▶ THE RECORDS
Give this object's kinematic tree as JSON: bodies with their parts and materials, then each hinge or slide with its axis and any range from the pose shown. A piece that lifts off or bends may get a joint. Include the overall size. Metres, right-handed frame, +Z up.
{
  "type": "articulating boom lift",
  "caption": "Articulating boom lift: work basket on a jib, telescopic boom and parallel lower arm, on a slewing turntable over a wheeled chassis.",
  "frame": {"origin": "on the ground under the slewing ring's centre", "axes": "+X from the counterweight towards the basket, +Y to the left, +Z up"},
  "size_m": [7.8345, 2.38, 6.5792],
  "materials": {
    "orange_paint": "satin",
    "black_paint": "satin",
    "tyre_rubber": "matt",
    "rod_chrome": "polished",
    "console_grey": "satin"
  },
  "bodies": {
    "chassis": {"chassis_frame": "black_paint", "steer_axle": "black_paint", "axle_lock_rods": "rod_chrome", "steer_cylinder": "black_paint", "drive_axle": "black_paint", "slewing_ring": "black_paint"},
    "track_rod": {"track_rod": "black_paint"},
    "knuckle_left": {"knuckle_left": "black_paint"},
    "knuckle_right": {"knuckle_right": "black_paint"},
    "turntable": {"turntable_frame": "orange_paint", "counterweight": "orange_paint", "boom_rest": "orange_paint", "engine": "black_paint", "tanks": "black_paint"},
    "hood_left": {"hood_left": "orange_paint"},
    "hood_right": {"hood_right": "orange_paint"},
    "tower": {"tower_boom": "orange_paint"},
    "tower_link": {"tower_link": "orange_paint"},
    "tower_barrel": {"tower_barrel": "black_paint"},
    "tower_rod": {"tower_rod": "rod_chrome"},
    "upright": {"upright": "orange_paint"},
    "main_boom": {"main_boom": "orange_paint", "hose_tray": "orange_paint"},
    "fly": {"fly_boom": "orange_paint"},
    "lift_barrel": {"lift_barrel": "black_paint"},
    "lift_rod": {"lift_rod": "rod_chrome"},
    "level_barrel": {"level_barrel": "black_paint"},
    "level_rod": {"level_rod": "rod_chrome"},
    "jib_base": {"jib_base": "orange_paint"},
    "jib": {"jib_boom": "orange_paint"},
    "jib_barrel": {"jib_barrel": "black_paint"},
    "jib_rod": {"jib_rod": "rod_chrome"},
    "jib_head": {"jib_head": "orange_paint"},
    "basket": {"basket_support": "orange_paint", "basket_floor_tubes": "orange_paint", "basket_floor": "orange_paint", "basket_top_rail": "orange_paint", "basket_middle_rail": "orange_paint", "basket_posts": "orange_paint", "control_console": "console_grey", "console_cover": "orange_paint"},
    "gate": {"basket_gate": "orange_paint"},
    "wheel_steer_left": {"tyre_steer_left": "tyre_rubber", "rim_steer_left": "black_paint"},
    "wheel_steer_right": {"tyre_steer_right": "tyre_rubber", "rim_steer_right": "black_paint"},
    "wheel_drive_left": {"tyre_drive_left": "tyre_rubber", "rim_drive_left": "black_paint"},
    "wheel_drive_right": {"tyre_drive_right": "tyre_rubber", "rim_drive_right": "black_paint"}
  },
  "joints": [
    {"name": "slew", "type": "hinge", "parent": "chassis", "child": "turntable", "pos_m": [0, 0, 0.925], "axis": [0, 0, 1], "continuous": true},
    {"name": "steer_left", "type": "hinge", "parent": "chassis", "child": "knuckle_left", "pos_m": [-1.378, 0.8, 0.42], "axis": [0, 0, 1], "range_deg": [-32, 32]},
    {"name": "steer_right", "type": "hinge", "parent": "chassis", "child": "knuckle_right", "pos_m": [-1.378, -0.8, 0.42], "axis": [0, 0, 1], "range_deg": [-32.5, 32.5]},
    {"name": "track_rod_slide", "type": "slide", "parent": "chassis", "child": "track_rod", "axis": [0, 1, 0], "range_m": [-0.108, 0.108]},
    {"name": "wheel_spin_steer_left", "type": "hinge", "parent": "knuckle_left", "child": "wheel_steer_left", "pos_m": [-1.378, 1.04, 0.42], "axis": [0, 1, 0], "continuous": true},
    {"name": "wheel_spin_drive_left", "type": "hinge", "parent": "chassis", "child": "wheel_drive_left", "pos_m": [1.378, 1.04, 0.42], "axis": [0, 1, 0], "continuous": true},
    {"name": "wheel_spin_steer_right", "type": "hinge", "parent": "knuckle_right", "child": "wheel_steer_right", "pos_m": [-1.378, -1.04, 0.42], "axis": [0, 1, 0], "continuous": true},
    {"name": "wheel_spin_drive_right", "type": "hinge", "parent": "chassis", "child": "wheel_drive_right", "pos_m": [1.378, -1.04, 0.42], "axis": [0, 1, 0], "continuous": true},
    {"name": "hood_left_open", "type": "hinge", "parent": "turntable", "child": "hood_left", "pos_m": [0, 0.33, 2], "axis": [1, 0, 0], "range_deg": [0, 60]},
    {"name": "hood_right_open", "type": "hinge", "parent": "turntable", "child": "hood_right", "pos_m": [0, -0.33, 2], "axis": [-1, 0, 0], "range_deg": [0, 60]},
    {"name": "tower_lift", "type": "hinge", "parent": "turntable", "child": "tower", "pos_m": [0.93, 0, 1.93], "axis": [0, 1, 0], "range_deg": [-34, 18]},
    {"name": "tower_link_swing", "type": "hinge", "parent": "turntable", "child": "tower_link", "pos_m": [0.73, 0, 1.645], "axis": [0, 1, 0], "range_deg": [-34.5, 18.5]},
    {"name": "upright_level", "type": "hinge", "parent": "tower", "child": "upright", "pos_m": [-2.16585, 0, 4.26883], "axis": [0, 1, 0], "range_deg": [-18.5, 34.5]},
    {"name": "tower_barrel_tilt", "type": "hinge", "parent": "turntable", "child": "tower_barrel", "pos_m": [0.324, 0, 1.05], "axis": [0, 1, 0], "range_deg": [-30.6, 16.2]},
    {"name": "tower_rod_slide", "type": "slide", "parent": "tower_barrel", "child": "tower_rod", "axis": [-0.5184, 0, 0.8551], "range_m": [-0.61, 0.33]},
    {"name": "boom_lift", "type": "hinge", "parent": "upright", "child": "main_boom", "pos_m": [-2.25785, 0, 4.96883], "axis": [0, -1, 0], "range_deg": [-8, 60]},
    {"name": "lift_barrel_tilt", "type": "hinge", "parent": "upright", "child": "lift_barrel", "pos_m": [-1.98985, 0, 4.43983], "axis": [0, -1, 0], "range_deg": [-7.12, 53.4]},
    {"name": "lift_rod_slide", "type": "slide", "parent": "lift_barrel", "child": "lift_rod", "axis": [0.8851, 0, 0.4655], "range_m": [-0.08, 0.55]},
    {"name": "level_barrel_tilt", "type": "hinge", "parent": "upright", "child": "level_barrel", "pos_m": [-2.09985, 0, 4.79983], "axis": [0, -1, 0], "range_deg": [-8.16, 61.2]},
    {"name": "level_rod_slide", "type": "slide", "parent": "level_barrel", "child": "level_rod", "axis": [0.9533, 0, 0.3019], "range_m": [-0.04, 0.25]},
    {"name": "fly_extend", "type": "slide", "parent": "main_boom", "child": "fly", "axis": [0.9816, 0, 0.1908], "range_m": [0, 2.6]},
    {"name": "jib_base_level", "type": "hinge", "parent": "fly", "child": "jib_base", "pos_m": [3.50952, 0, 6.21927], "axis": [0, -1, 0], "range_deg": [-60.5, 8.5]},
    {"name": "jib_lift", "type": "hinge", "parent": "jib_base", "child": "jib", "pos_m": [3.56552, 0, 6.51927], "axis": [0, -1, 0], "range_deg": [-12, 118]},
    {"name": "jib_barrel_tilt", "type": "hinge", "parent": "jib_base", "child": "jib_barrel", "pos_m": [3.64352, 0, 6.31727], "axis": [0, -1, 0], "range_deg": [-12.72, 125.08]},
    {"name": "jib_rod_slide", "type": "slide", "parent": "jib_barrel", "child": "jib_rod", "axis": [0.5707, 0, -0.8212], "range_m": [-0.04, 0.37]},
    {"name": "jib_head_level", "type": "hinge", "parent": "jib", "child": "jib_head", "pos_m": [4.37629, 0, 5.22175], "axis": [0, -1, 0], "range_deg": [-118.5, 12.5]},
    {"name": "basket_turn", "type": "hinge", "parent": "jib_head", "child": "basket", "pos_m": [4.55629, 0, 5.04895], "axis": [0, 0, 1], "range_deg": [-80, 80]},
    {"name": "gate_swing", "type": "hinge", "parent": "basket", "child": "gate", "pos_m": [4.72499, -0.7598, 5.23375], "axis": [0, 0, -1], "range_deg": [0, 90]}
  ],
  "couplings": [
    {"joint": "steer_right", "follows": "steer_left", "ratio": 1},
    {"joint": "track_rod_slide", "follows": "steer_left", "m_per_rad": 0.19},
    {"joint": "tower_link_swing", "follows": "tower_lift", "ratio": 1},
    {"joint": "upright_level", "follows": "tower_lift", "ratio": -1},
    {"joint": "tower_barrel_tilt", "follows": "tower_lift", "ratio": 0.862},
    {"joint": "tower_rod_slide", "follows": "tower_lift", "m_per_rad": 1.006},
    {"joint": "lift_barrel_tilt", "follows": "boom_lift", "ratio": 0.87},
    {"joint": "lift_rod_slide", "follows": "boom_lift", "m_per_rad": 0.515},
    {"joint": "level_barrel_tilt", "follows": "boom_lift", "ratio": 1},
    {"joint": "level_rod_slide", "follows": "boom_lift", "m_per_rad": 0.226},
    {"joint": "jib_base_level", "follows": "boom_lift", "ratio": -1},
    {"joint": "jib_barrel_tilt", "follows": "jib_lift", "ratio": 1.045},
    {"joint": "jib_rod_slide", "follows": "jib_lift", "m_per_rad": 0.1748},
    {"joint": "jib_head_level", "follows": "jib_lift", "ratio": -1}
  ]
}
--
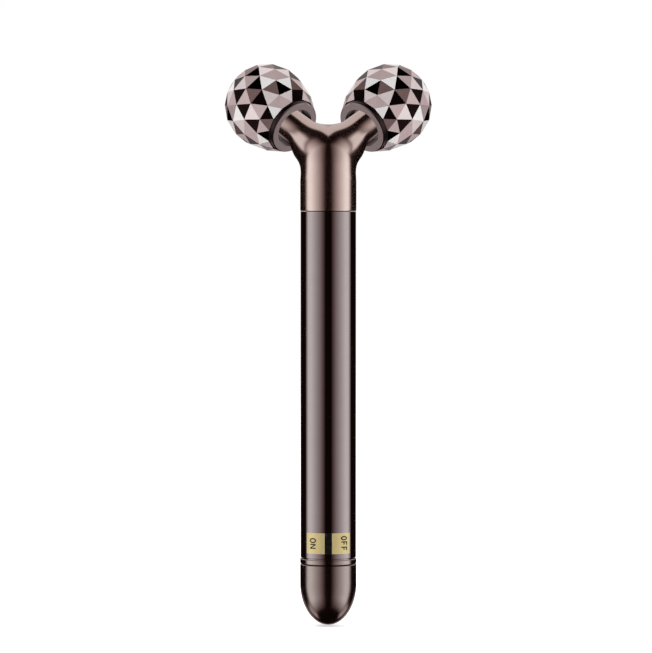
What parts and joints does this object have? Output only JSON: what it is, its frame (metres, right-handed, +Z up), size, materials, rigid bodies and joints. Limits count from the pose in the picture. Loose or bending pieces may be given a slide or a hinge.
--
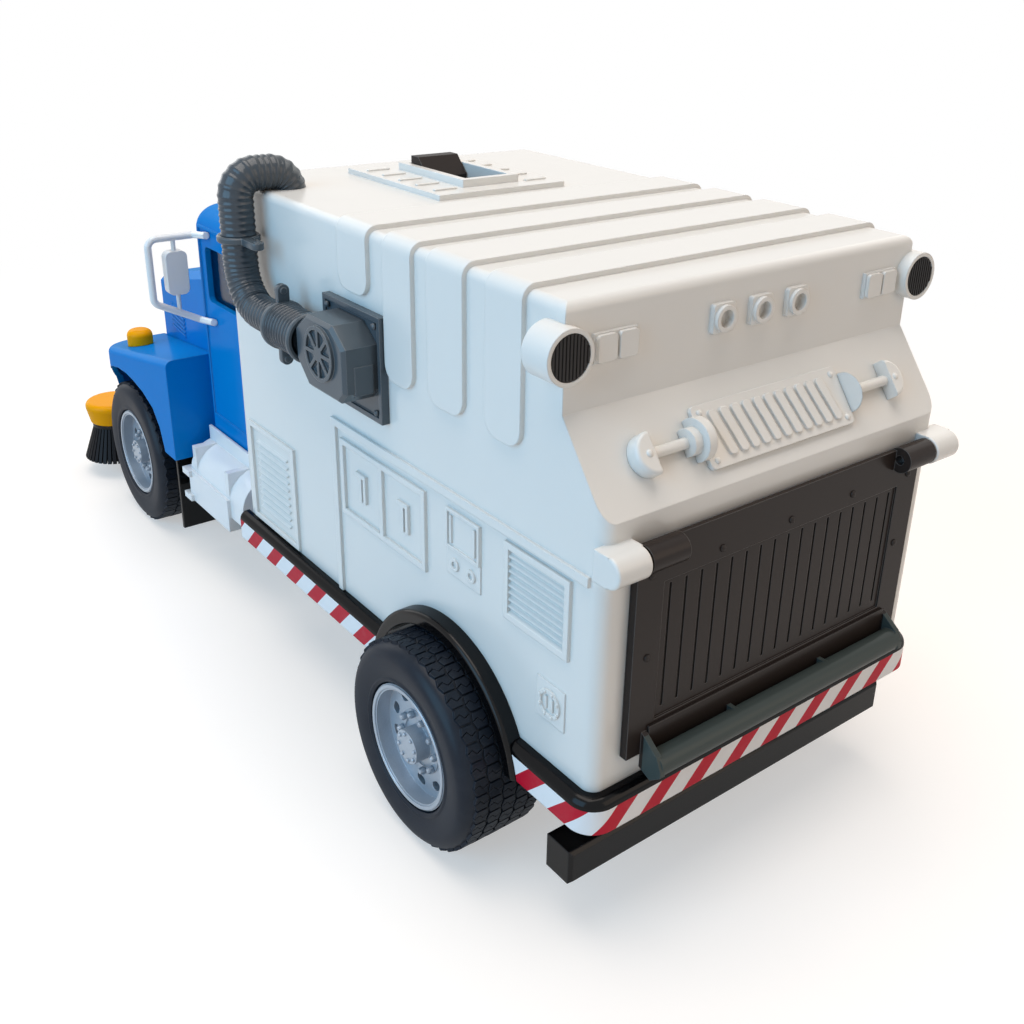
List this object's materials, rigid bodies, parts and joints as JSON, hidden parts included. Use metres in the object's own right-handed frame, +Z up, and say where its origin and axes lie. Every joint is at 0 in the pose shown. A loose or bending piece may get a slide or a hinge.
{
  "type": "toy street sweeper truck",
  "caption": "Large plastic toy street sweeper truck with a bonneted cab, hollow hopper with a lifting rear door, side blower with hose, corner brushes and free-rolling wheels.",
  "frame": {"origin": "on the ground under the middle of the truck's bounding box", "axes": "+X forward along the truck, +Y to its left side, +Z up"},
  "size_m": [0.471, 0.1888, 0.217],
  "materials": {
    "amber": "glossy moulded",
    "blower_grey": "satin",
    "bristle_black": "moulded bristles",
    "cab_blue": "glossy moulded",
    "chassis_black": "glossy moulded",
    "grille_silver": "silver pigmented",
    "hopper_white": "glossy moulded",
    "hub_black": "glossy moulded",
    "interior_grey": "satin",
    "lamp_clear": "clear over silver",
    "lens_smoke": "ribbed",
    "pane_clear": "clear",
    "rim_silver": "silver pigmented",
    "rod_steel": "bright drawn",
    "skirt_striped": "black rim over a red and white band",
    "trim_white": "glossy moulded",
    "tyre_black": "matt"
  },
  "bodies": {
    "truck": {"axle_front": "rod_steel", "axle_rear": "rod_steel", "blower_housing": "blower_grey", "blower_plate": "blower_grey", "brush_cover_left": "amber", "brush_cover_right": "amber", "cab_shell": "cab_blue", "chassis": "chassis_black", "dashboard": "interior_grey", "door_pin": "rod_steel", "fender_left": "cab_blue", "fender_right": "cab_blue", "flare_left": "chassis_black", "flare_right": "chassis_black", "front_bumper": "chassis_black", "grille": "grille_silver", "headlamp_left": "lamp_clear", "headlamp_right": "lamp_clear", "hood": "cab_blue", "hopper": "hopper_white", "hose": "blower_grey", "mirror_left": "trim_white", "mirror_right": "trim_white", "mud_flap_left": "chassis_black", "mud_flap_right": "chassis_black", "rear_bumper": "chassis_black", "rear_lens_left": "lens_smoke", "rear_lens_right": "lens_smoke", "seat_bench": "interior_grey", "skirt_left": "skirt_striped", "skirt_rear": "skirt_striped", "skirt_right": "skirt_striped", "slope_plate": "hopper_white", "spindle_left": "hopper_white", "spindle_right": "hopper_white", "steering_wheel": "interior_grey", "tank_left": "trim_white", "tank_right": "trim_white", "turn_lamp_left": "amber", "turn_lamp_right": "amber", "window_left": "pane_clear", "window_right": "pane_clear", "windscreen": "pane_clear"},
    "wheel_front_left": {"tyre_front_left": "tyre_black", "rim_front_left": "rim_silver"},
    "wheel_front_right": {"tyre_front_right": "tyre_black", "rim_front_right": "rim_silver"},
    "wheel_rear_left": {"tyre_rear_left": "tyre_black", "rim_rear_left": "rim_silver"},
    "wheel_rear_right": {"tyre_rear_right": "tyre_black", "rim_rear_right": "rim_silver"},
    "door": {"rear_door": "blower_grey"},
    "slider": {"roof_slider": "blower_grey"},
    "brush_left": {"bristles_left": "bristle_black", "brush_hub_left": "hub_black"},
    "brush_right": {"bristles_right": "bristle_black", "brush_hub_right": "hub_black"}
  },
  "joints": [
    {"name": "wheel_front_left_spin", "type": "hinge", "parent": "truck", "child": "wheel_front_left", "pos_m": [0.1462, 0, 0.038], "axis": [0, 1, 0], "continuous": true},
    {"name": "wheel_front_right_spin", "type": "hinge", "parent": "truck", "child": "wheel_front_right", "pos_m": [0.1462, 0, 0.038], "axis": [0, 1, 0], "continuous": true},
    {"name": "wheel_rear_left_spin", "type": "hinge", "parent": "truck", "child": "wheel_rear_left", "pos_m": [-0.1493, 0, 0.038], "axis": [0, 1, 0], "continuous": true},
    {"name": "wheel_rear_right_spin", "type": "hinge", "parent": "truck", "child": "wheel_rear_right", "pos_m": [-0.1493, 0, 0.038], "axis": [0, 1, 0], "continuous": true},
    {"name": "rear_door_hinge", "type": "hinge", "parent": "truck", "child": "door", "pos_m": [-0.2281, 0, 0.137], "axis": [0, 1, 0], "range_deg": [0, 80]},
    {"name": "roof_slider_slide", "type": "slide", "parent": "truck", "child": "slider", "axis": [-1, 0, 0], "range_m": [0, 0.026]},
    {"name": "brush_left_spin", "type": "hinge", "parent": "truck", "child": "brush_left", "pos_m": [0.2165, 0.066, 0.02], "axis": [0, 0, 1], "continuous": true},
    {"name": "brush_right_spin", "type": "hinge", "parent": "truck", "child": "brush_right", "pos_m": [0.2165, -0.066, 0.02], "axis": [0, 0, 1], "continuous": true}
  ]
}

▶ EXERCISE DIRECTIONS
Copy each line of the records containing the string "with".

▶ RESULT
Give this object's kinematic tree as JSON: bodies with their parts and materials, then each hinge or slide with its axis and any range from the pose shown. A piece that lifts off or bends may get a joint. Include the overall size. Metres, right-handed frame, +Z up.
  "caption": "Large plastic toy street sweeper truck with a bonneted cab, hollow hopper with a lifting rear door, side blower with hose, corner brushes and free-rolling wheels.",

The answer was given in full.